I could go on all day about how wonderful books are, and how important, but that's enough ranting for now.

Wednesday, October 2, 2013

Learning to Read

When I was a kid parents were told they shouldn't try to teach their kids to read because they'd probably do it wrong and the kids would have to unlearn what they'd been taught before they could "really" learn to read. My parents did teach me to write my name and the alphabet when I was a little kid, but they "knew better" than to try to teach me more than that.

Because because most mothers stayed home only some rich kids went to "nursery school," which was just about playing together and not academic anyway.

Kindergartens didn't teach reading and writing either. Instead those students learned things like how to get along with others, take turns, stand in line, raise their hands and wait to be called on, and play games, etc.

So, like most people my age, I learned to read in First Grade. When I started second grade I was one of several kids in my class reading at Fifth Grade level.

How did that happen?

Our first grade teacher was newly graduated from teacher college and there were 42 kids in our class, half of whom hadn't gone to Kindergarten. Since half the class wasn't learning from the sight reading method used at that time, she had them chant the letter sounds over and over again while the rest of us worked at our desks on other subjects. Somehow hearing the letter sounds in the background made them sink into our minds.

As a teacher I once tried playing phonics records and tapes while my preschool students fell asleep at nap time, and some of them spontaneously started to read even though the only academic teaching I did was to point to the words as I read them big books and tell them the sound of one alphabet letter each day. (Kids become ready to learn at different ages and I don't believe in trying to push academics on little ones who may not be ready.)

Of course another thing that had helped me and the others in our First Grade class learn to read well was that our parents had read to us every night from the time we were toddlers.
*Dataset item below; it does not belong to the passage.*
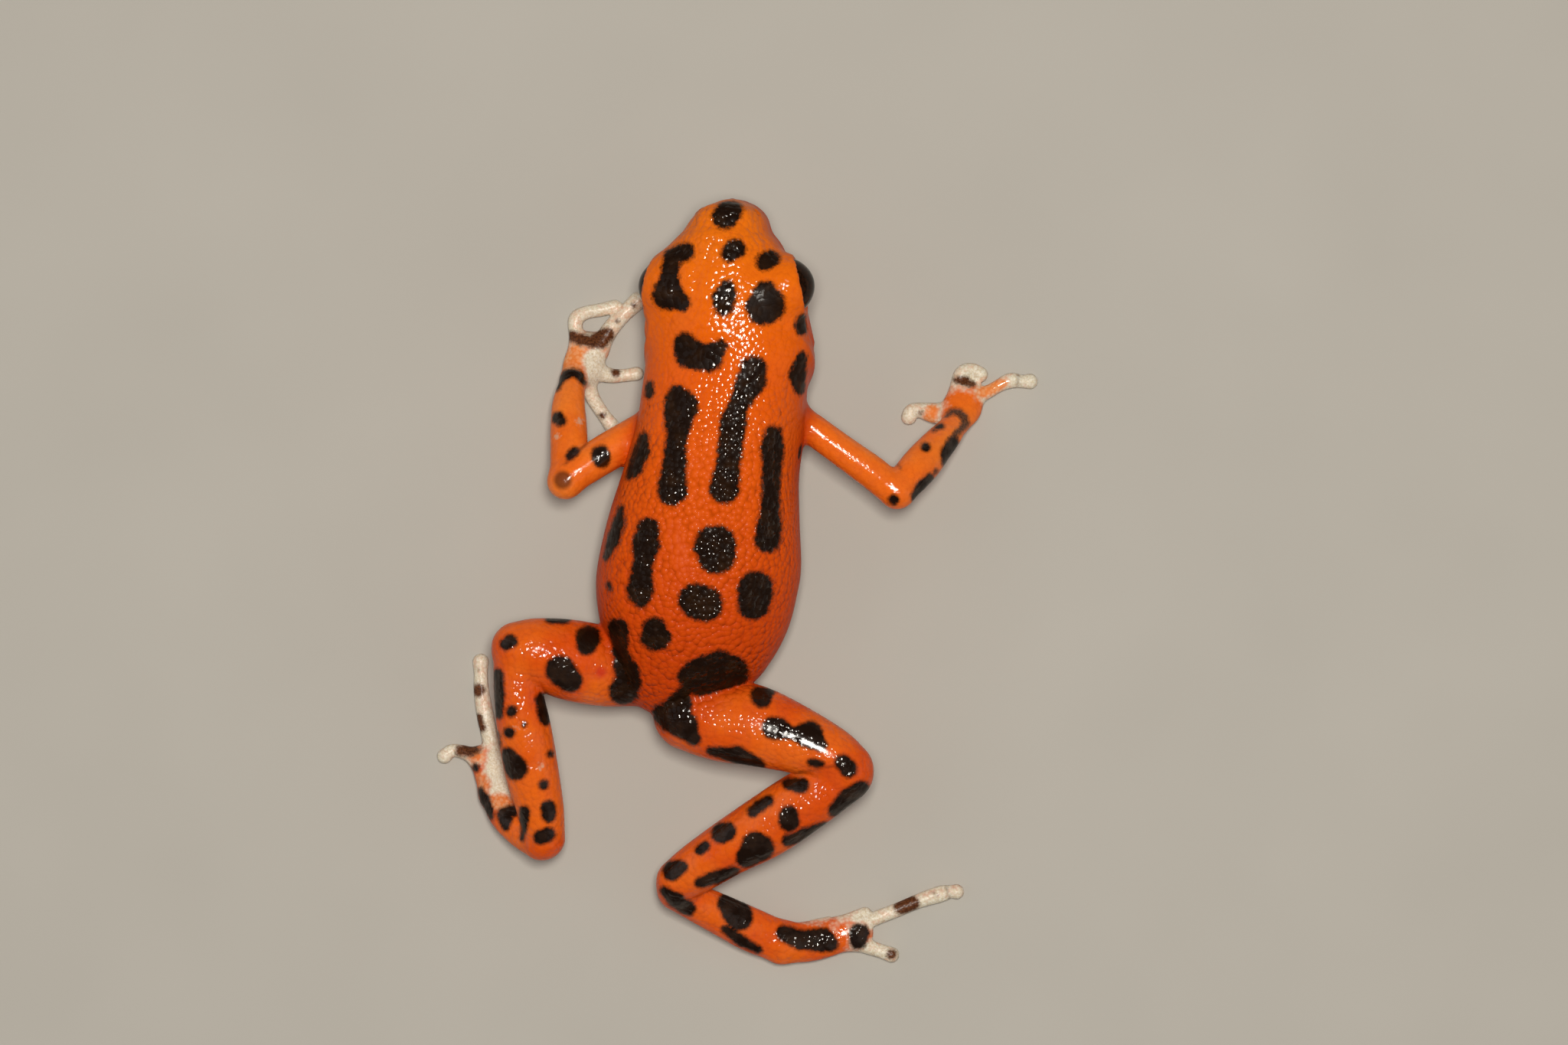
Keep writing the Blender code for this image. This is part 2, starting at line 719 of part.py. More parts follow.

Years ago I read about a scientific study seeking to discover which method of teaching reading worked best. They questioned the highest functioning students at the most respected universities in America and discovered the only thing they had in common was that their parents had read to them every night when they were little kids. Of course maybe more intelligent parents were more likely to do that and the students had inherited the ability to learn easily.

However I'm sure the fact that I read picture books to my preschool students every day did help the ones who were ready to learn.

If you're a good reader as an adult do you think either background phonics or being read to as a young child was a factor in helping you learn to read?